Perez turns 28 in May and has played in five All-Star Games with one of the most iconic hits in franchise history. His place on a team with so much inexperience is fundamentally different than when he was 24 and the clubhouse often felt like a frat party on the way to the 2014 pennant.
What James Shields was to that team, Perez and Alex Gordon are to this team.
"It's not about me being a boss, but if they do the wrong thing, I'm going to say something," Perez said. "But if they don't do nothing wrong, I don't have anything to say. If we have a players meeting, I might say something. Alex is there, too. There's no Hosmer, no Moose. It should be us now. We need to show these guys how to be in the big leagues."
The challenge will be inherently greater if the Royals struggle. That's always the case. That's how it was the last few years, even with players who'd been to the top. Baseball players can talk about giving the same effort everyday, no matter what, but that's harder to do in real time.

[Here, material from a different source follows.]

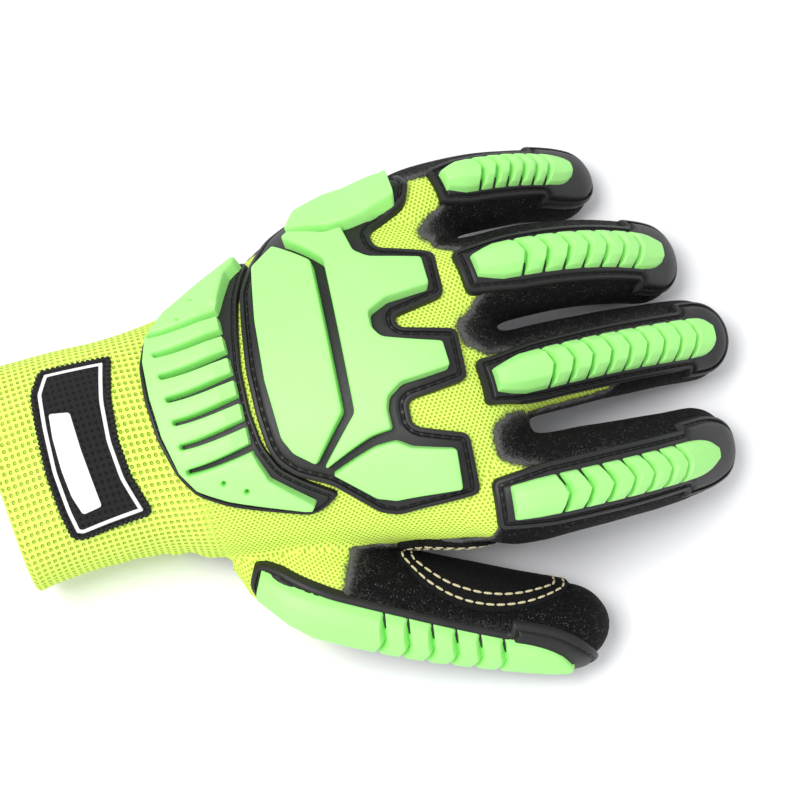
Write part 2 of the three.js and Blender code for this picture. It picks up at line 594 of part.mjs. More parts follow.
// The reinforcing patch sewn over the thumb crotch, on top of the coating
function crotchPatch() {
  const { from, to, upper, ends, lower } = CROTCH_PATCH;
  const { thumb } = digits;
  const edge = (u) => mix(ends, upper, Math.sin(clamp01((u - from) / (to - from)) * HALF_TURN) ** 0.5);
  const top = COAT_TOP + GAP + PATCH_WALL;
  const reach = sheet(steps(from, to, 9), (u) => steps(edge(u) * RAD, lower * RAD, 6),
    (u, turn) => thumb.ring(u, turn, -ROOT_DEPTH), (u, turn) => thumb.ring(u, turn, top + ROOT_DEPTH));
  const layer = hand(top, OUTSIDE).subtract(overCoat);
  return mainBody(layer.intersect(reach).subtract(fingerBases.thumb.clearance));
}

function laidGuard(guard, rows) {
  const outline = onGuard(guard, rows);
  return {
    base: laidOutline(palm, outline, -ROOT_DEPTH, GUARD_TOP),
    cover: laidOutline(palm, grown(outline, GAP), -ROOT_DEPTH, GUARD_TOP + GAP),
    clearance: laidOutline(palm, grown(outline, 1.5 * GAP), -ROOT_DEPTH, GUARD_TOP + GAP),
  };
}

const knuckle = laidGuard(KNUCKLE_GUARD, KNUCKLE_BASE);
const back = laidGuard(BACK_GUARD, BACK_BASE);
const handPad = (guard, rows, carrier) => mainBody(laidOutline(palm, onGuard(guard, rows),
  GUARD_TOP - ROOT_DEPTH, GUARD_TOP + GAP + HAND_PAD_HEIGHT, HAND_PAD_CHAMFER)
  .subtract(carrier.cover).subtract(overKnit));

// Finishes
const finish = (color, roughness) => new THREE.MeshStandardMaterial({ color, roughness, metalness: 0 });
const knitFinish = () => finish(0xd8ff3c, 0.85);
const coatFinish = () => finish(0x101010, 0.7);
const baseFinish = () => finish(0x2e2e2c, 0.55);
const padFinish = () => finish(0xb4fa98, 0.5);
const patchFinish = () => finish(0x151515, 0.8);
const labelFinish = () => finish(0x1f1f1f, 0.75);

const glove = new THREE.Group();
const addPiece = (name, solid, material) => {
  const mesh = new THREE.Mesh(toGeometry(solid), material);
  mesh.name = name;
  glove.add(mesh);
};

addPiece('knit_shell', knitShell(), knitFinish());
addPiece('palm_coating', palmCoating(), coatFinish());
addPiece('knuckle_guard_base', mainBody(knuckle.base.subtract(overKnit)), baseFinish());
Object.entries(KNUCKLE_PADS).forEach(([name, rows]) => {
  addPiece(name, handPad(KNUCKLE_GUARD, rows, knuckle), padFinish());
});
addPiece('hand_back_guard_base', mainBody(back.base.subtract(overKnit)), baseFinish());
addPiece('hand_back_pad', handPad(BACK_GUARD, combOutline(), back), padFinish());
Object.entries(FINGER_GUARDS).forEach(([name, guard]) => {
  const { base, cover } = fingerBases[name];
  const pad = guardPad(digits[name], guard).subtract(cover).subtract(overKnit);
  addPiece(`${name}_guard_base`, mainBody(base.subtract(overKnit)), baseFinish());
  addPiece(`${name}_guard_pad`, mainBody(pad), padFinish());
});
addPiece('thumb_crotch_patch', crotchPatch(), patchFinish());
addPiece('cuff_label', mainBody(laidOutline(palm, onGuard(LABEL, LABEL_OUTLINE), -ROOT_DEPTH,
  GAP + LABEL_WALL, 0, LABEL_EDGE).subtract(overKnit)), labelFinish());

glove.position.set(-MIDDLE_X, -MIDDLE_Y, 0);

export default glove;
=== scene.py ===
"""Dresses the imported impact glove: knit body, dipped coating, moulded guards and sewn pieces.

Lengths in the classes are millimetres in the glove's drawing frame: X runs from the cuff to the
fingertips, +Y to the little finger, +Z up out of the back of the hand. A mesh is moved by
MIDDLE and brought to metres when it is made.
"""

import logging
import math
from dataclasses import dataclass, field
from enum import Enum
from typing import Callable, Iterable, Sequence

import bmesh
import bpy
import numpy as np
from mathutils import Matrix, Quaternion, Vector
from mathutils.geometry import delaunay_2d_cdt


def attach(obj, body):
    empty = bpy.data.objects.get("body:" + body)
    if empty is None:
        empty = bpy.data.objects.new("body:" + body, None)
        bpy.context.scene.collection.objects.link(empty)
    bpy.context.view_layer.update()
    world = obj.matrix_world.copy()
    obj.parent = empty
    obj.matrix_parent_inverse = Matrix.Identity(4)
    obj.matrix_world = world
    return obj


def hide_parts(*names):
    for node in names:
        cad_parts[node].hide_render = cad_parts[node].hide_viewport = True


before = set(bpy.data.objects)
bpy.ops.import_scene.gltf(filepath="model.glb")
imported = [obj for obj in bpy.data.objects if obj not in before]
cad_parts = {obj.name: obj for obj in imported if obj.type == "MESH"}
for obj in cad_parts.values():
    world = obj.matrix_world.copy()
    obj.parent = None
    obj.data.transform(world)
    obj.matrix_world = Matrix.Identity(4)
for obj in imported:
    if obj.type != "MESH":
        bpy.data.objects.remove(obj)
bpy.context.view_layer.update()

log = logging.getLogger("impact_glove")

MM = 0.001
MIDDLE = np.array([6.44, 10.03, 0.0])
# height of the knit's underside over the ground, which leaves room for the coating
COAT_TOP = 1.2
TURN = 2 * math.pi
# level lines start this far inside an outline
SLIGHT = 1e-3
RAD = math.pi / 180.0

Array = np.ndarray
Layer = Callable[[Array, Array, Array], Array]
Run = tuple[Array, Array, Array]


def smooth(t: Array) -> Array:
    """Cubic step of t held to 0..1: 3t^2 - 2t^3."""
    t = np.clip(t, 0.0, 1.0)
    return t * t * (3.0 - 2.0 * t)


def mix(a: float | Array, b: float | Array, t: float | Array) -> float | Array:
    """Straight blend from a to b."""
    return a + (b - a) * t


def unit(v: Array) -> Array:
    """Vectors brought to length 1 along the last axis."""
    return v / np.maximum(np.linalg.norm(v, axis=-1, keepdims=True), 1e-12)


def signed_power(value: Array, power: float | Array) -> Array:
    """Power of a value's size, with the value's sign."""
    return np.sign(value) * np.abs(value) ** power


def soft_noise(p: Array, pitch: float, seed: float = 0.0) -> Array:
    """Smooth wandering value in about -1..1: a mean of sines of skewed coordinates over pitch.

    Args:
        p: points in millimetres.
        pitch: size of its features.
        seed: shift of the waves.
    Returns:
        One value for each point.
    """
    x, y, z = (p[..., i] / pitch for i in range(3))
    total = np.sin(2.1 * x + 1.3 * y + seed) + np.sin(-1.7 * x + 2.3 * y + 1.1 * z + 2.0 * seed)
    total += np.sin(1.9 * z - 2.6 * y + 0.7 * x + 3.0 * seed) + np.sin(3.7 * x - 0.4 * z + seed)
    return total / 4.0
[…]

Perez has struggled with that, at times, particularly earlier in his career. That's typical. He thinks he is in a good place with that now, but he's never been the older brother in a rebuild. For now, he chooses not to think much about that, and why should he?
He is a proud player, and there are proud men in this clubhouse. They know the franchise is rebuilding, but that's not their world. Their world is to play hard, today, and worry about tomorrow when it comes.
For the first time, he's one of the older guys.
"We are going to compete this year, but it's going to be hard for us," Perez said. "That's what I think. We'll see what's going to happen. Baseball is crazy, you never know what can happen. The only thing you can control is play hard every day, and see what happens. If you play hard, you do the best you can, you go back to your house and you sleep good.
"It's hard to say, you know? But we're going to see."